Magnetic particles and strings in iron langasite

TL;DR

This paper demonstrates the stabilization of three-dimensional magnetic skyrmions in non-collinear antiferromagnets like Fe-langasite, revealing complex topological defects and phases relevant for magnetic memory and data processing.

Contribution

It introduces an effective continuum model for Fe-langasite, describing its modulated magnetic states and topological defects, expanding understanding of 3D magnetic skyrmions in antiferromagnets.

Findings

Stable 3D magnetic skyrmions in Fe-langasite identified

Effective continuum model derived for modulated magnetic states

Topological defects related to Skyrme model and superfluid $^{3}$He-A

Abstract

Particle-like topological magnetic defects that can propagate in all spatial directions open a new dimension for design of magnetic memory and data processing devices.
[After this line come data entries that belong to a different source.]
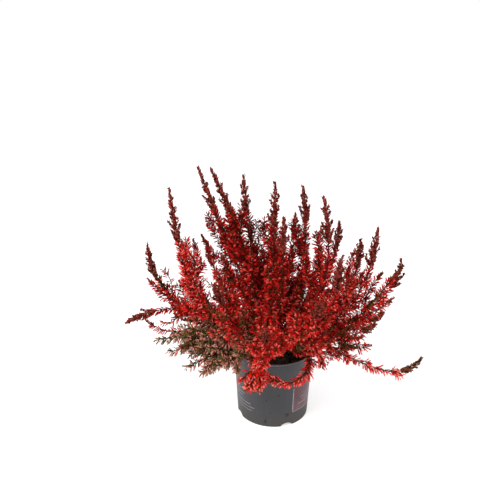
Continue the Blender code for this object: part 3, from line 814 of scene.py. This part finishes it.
def hanging_path(rng, main):
    """A weak shoot low on a stem, which leaves it outwards and hangs over the lip."""
    start = main[int(rng.uniform(*HANG_SHARES) * (len(main) - 1))]
    outward = unit(start * [1.0, 1.0, 0.0])
    way = unit(outward + np.cross(outward, [0.0, 0.0, 1.0]) * rng.uniform(-HANG_SWING, HANG_SWING))
    length = rng.uniform(*HANG_LENGTHS)
    end = start + way * length * HANG_REACH - [0.0, 0.0, rng.uniform(*HANG_DROPS)]
    leave = start + way * length * (HANG_REACH / 2) + [0.0, 0.0, HANG_RISE]
    return curve(start, leave, end + [0.0, 0.0, HANG_BEND], end, BRANCH_POINTS)


def hanging_paths(rng, main, tries, wanted):
    """The first few shoots of many tried that hang clear of the pot."""
    tried = [hanging_path(rng, main) for _ in range(tries)]
    return [path for path in tried if clear_of_pot(path[FREE_FROM:])][:wanted]


mains = main_paths(spread_roots())
sides = side_paths(mains)
twig_rng = random.Random(TWIG_SEED)
twigs, spurs = [], []
for number, (main, (_, _, many, few)) in enumerate(zip(mains, LOOKS), start=1):
    own_twigs = twig_paths(twig_rng, main, many, TWIG_SHARES, TWIG_LENGTHS, main[-1])
    if SPRAYS[number - 1][0] in HANG_HEADINGS:
        own_twigs += hanging_paths(twig_rng, main, 4 * HANGING, HANGING)
    if number == BARE_SPRAY:
        bare_shoots = hanging_paths(twig_rng, main, 8 * BARE_SHOOTS, BARE_SHOOTS)
    twigs.append(own_twigs)
    own_spurs = twig_paths(twig_rng, main, few, SPUR_SHARES, SPUR_LENGTHS)
    if number == POSY_SPRAY:
        own_spurs += twig_paths(twig_rng, main, POSY_SPURS, POSY_SHARES, SPUR_LENGTHS)
    for side in sides[number - 1]:
        own_spurs += twig_paths(twig_rng, side, SIDE_SPURS, SIDE_SPUR_SHARES, SIDE_SPUR_LENGTHS)
    spurs.append(own_spurs)


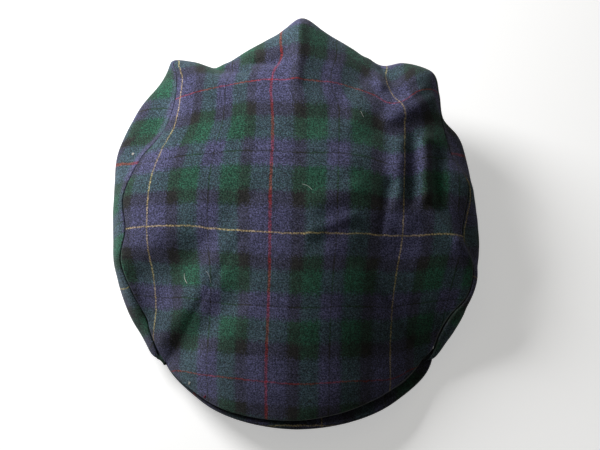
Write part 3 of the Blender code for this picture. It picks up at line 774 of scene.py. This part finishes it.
def peak_surface(weft_half_sett):
    """The peak's surface, a column of points round its section at each bearing, and its cloth
    places."""
    radius = PEAK_THICKNESS / 2
    columns = []
    for bearing in np.linspace(-PEAK_TIP_BEARING, PEAK_TIP_BEARING, PEAK_COLUMNS + 1):
        outs = np.linspace(radius, peak_reach(bearing) - radius, PEAK_ROWS + 1)
        plan = [opening_point(bearing, out) for out in outs]
        columns.append([[x, y, peak_top(x, y)] for x, y in plan])
    upper = np.array(columns)
    outwards = np.gradient(upper, axis=1)
    normals = unit(np.cross(outwards, np.gradient(upper, axis=0)))
    outwards = unit(outwards)
    lower = upper - normals * PEAK_THICKNESS
    turns = np.linspace(0, math.pi, 2 * TURN_STEPS + 1)[1:-1, None, None]

    def half_round(row, way):
        """The edge at this row, rounded over from one face to the other."""
        normal, outward = normals[:, row], outwards[:, row]
        bend = normal * np.cos(turns) + outward * np.sin(turns)
        return (upper[:, row] - normal * radius + way * radius * bend).transpose(1, 0, 2)

    faces = [upper, half_round(-1, 1), lower[:, ::-1], half_round(0, -1), upper[:, :1]]
    loop = np.concatenate(faces, axis=1)
    half_setts = np.array([PEAK_SETT, weft_half_sett])
    lay = (upper[..., :2] - [PEAK_RED_X, PEAK_YELLOW_Y]) / half_setts + [0, 1]
    along = travelled(loop[:, PEAK_ROWS:], 1)[:, 1:]
    beyond = lay[:, -1:] + outwards[:, -1:, :2] / half_setts * along[..., None]
    return loop, np.concatenate([lay, beyond], axis=1)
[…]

We show that three-dimensional magnetic skyrmions can be stabilized in non-collinear antiferromagnets, such as the Fe-langasite, Ba$_3$TaFe$_3$Si$_2$O$_{14}$. Spins in the crystallographic unit cell of this material form a 120-degree ordering transformed by competing exchange interactions into a short-period spiral, which in turn forms a basis for complex large-scale magnetic superstructures stabilized by Dzyaloshinskii-Moriya interactions and applied magnetic fields. We derive an effective continuum model describing modulated states of Fe-langasite at the 100 nm scale and explore its magnetic phases and topological defects. The order parameter space of this model is similar to that of superfluid $^{3}$He-A and the three-dimensional topological defect is closely related to the Shankar monopole and hedgehog soliton in the Skyrme model of baryons.